Parking has long been a prized commodity in land-scarce Hong Kong. Tenants outnumber available slots by as much as 20 to 1 in some residential buildings, creating strong demand for spaces. But experts say the recent price explosion is the unintended fallout from a government effort to cool red-hot housing values.

Home prices in the former British colony have nearly doubled since early 2009, driven largely by wealthy buyers from mainland China. A typical 600-square-foot apartment now costs about $577,000, according to property broker Savills.

Under pressure to slow housing costs, the Hong Kong government in the last year introduced curbs aimed at speculators. Starting in late October, a 15 percent “stamp duty” was levied on sales to nonpermanent Hong Kong residents. A tax of 20 percent was imposed on properties resold within six months of purchase.

The result: Investors channeled their money into parking spaces, where the new rules did not apply.
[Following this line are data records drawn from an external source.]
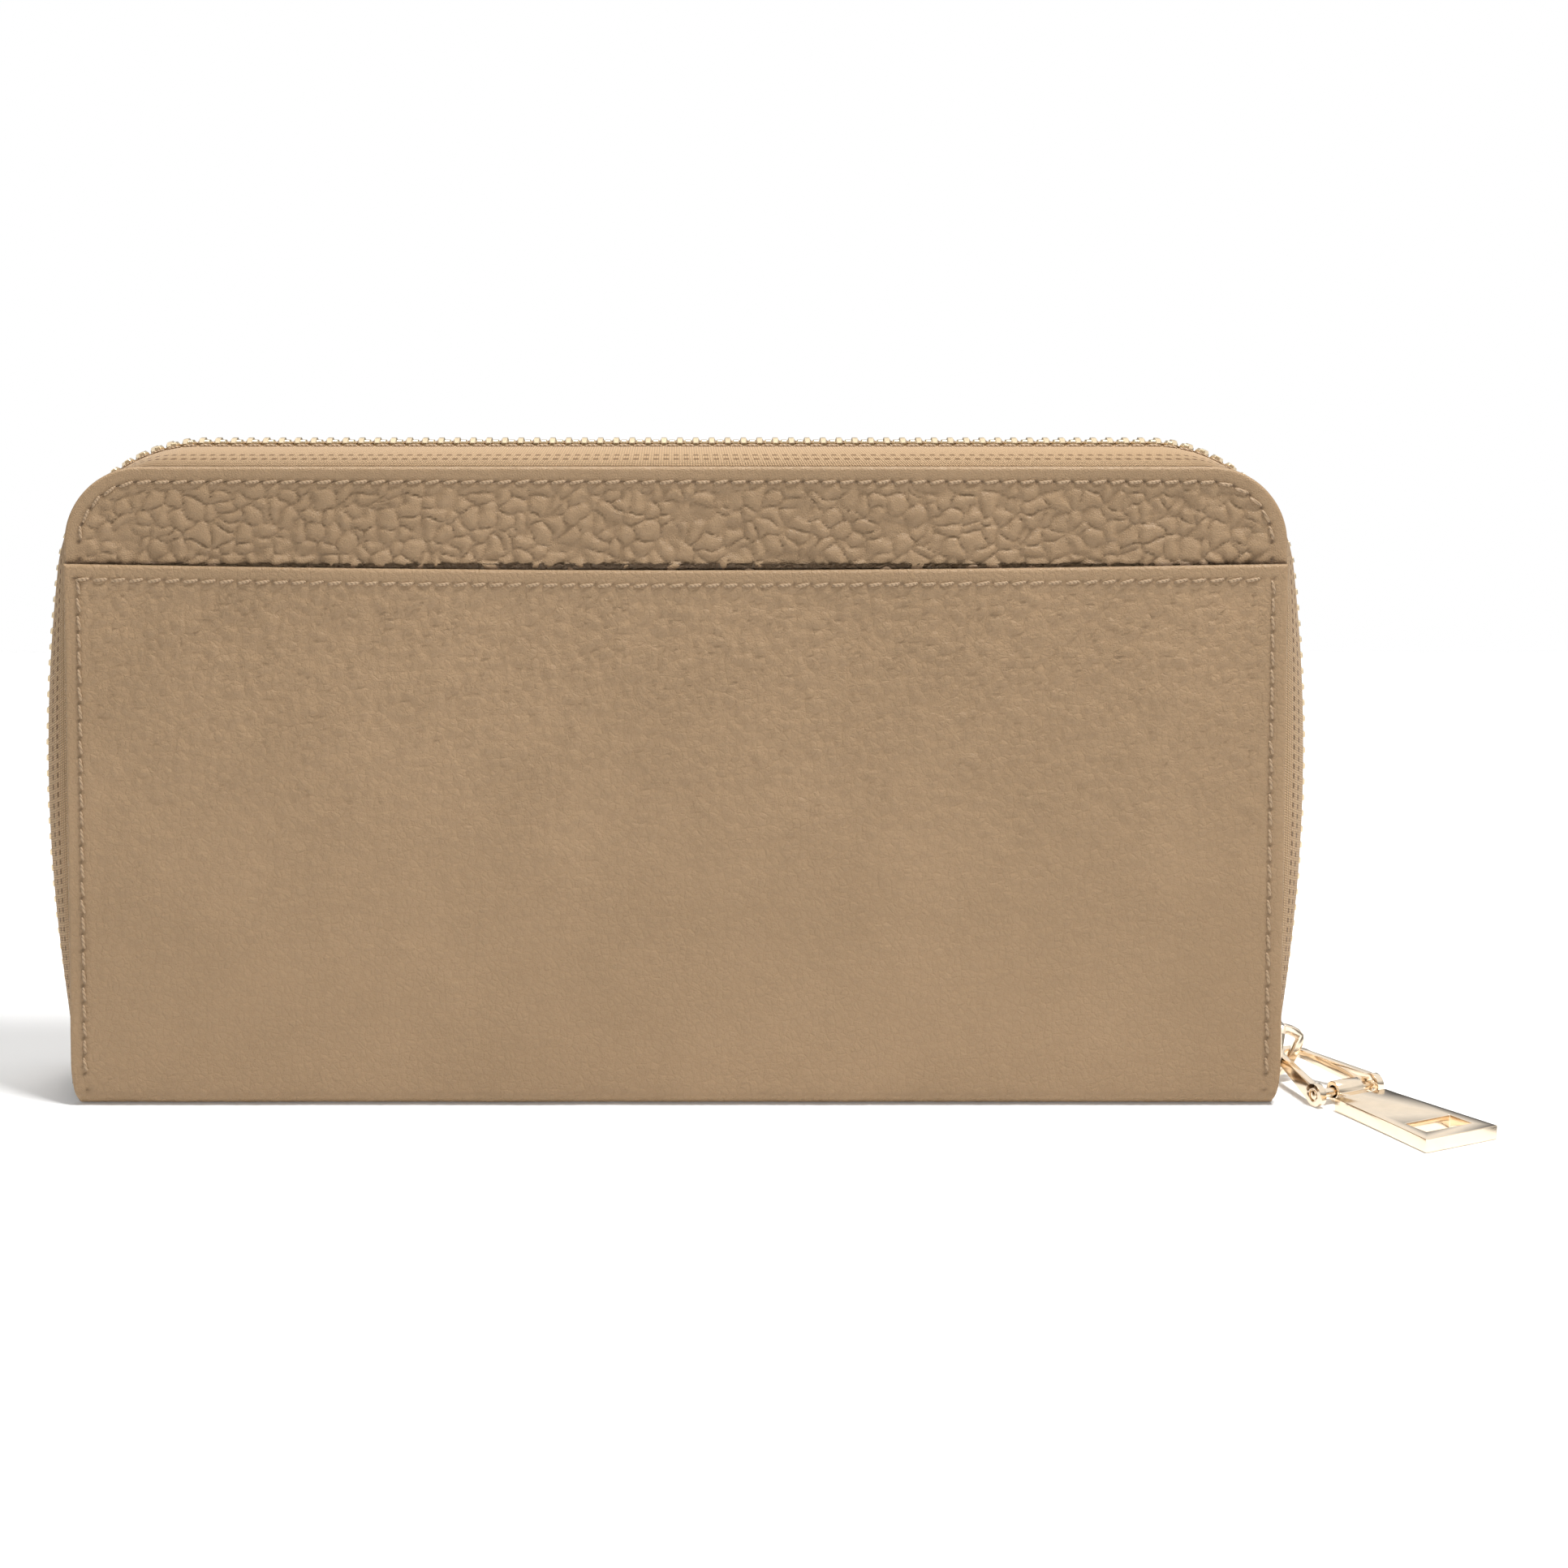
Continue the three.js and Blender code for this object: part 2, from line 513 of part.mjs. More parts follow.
add('gusset_left', gusset(-1), liner);
add('gusset_right', gusset(1), liner);
add('coin_pocket_bag', coinPocketBag(), liner);
for (const [name, side] of Object.entries(HALVES)) {
  const [y0, y1] = [side * COIN_ZIP.in, side * COIN_ZIP.out].sort((a, b) => a - b);
  add(`coin_tape_${name}`, coinTape(side), fabric);
  add(`coin_teeth_${name}`, coinBar(-COIN_ZIP.reach, COIN_ZIP.reach, y0, y1), brass);
}
add('coin_stop_left', coinBar(-COIN_ZIP.reach - 2.4, -COIN_ZIP.reach - GAP, -1.8, 1.8), brass);
add('coin_stop_right', coinBar(COIN_ZIP.reach + GAP, COIN_ZIP.reach + 2.4, -1.8, 1.8), brass);
add('coin_slider_body', coinSliderBody(), gold);
add('coin_slider_bridge', coinSliderBridge(), gold);
add('coin_pull', coinPull(), gold);

export default model;
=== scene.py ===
import bmesh
import bpy
import numpy as np
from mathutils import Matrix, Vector


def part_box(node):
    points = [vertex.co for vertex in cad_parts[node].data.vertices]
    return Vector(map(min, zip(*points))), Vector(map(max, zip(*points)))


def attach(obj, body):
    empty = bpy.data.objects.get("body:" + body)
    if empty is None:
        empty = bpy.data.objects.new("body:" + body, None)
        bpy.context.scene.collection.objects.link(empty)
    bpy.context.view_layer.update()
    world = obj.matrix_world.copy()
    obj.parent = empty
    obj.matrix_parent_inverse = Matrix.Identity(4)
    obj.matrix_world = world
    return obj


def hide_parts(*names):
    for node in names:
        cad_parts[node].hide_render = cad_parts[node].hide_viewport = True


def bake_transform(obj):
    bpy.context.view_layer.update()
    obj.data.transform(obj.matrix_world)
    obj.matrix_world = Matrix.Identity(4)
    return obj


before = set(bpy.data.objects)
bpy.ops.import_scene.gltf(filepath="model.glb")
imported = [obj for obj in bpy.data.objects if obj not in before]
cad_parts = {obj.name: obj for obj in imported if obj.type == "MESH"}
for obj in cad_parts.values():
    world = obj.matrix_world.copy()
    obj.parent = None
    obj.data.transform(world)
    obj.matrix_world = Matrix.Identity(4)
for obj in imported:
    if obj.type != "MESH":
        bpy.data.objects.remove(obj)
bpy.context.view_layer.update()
MM = 0.001

# %% [markdown]
# The camera looks at the slip pocket side from a little above, with a long lens, so that the panel keeps its
# upright sides. A pale floor and three soft lights are all that the picture needs.
# %% Camera, floor and lights
scene = bpy.context.scene
cam_data = bpy.data.cameras.new("camera")
cam_data.lens = 70.6
cam_data.sensor_width = 36.0
cam_data.shift_x = 0.069
cam_data.shift_y = -0.240
camera = bpy.data.objects.new("camera", cam_data)
camera.location = (0.0, -0.488, 0.146)
camera.rotation_euler = (np.radians(90 - 4.3), 0, 0)
scene.collection.objects.link(camera)
scene.camera = camera


def area_light(name, place, aim, size, power, tint=(1, 1, 1)):
    """A square soft light at place that faces aim."""
    data = bpy.data.lights.new(name, "AREA")
    data.size = size
    data.energy = power
    data.color = tint
    lamp = bpy.data.objects.new(name, data)
    lamp.location = place
    lamp.rotation_euler = (Vector(aim) - Vector(place)).to_track_quat("-Z", "Y").to_euler()
    scene.collection.objects.link(lamp)
    return lamp


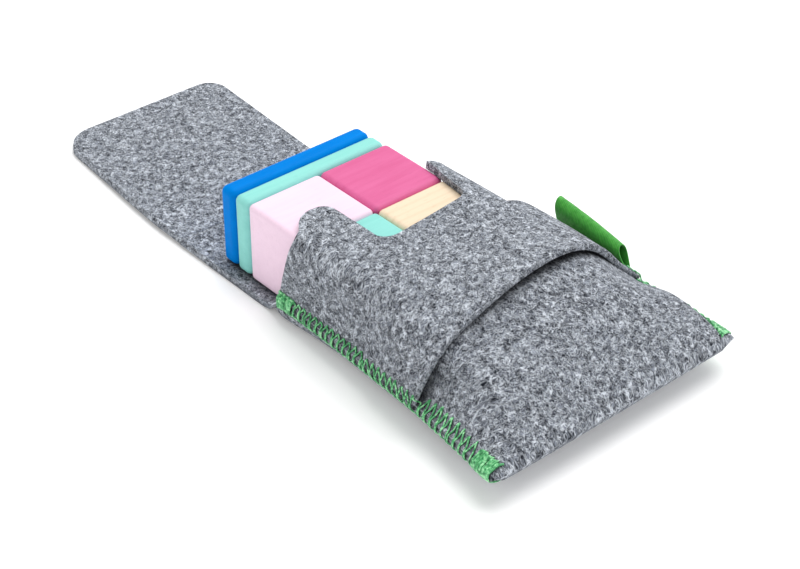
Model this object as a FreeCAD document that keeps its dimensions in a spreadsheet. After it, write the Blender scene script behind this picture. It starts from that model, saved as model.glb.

Parking space transactions in November rose more than five-fold compared with a year earlier at 1,640, according to Centaline, one of the largest real estate firms in Hong Kong. The average price of each space sold was $92,307, up 20 percent from a year earlier.

Analysts say Hong Hong’s parking space bubble is bound to burst. But Francis Liu, an economist at Hong Kong University of Science and Technology, thinks the next scheme could be taxi licenses. Their costs have been hitting $900,000.

“Mainlanders like to invest in them because they’re easy to buy and sell,” Liu said.